The current picked up at the ridge and started taking me quite quickly westwards, and noticeably downwards.  Correcting my downward journey, I ended up in the general vicinity of the “reef”, much to my relief as my underwater navigation isn’t always the best (although this does seem to be changing).  Having explored the first pile of tires that I came across (at about 20m depth) I was starting to think this might be a crappy dive.  Encrusting sponges, algae, and sweetlips are pretty and all that but I was hoping for some cool nudibranch or seahorses or… FROGFISH! Huge frogfish!  The first was black… like a blob of tar but with fins and a grumpy face.  If I was impressed with the first, the second was even bigger and, fortunately, a lot easier to photograph.  I was able to share my pleasure when, on my way back, I spotted two of the others and excitedly did my best frogfish hand-signals (what looks like someone busting a dance move from the 60’s but underwater) and pointing wildly in two directions at once… totally easy when you have all this stuff hanging off you.
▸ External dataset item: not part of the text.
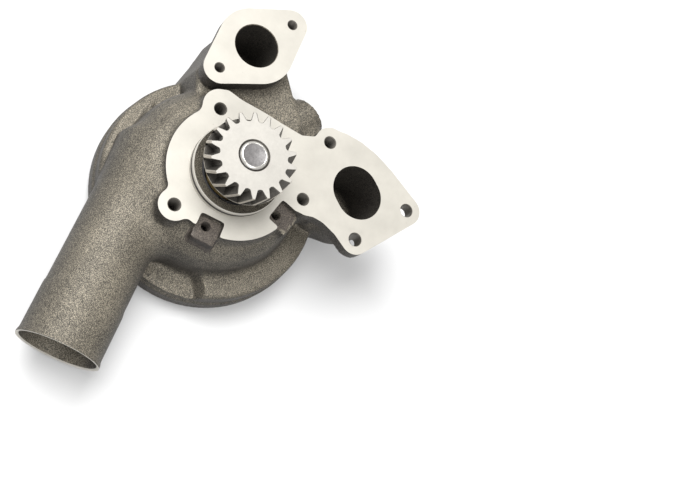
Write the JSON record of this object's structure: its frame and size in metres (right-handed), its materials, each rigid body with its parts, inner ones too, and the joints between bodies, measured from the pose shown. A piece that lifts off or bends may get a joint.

Another, smaller, frogfish hiding in a tree coral pretending to be a feather star.

The second dive was on the familiar Dili Rock.  It too produced 4 more small frogfish (equally cute), a hunting mantis shrimp scuttling along the sand, a pink hairy squat lobster on a barrel sponge (the same damned one that I am still to get a photo of!!), a monster of a batfish, and a cool moray that I’ve since forgotten the name of… cloudy moray?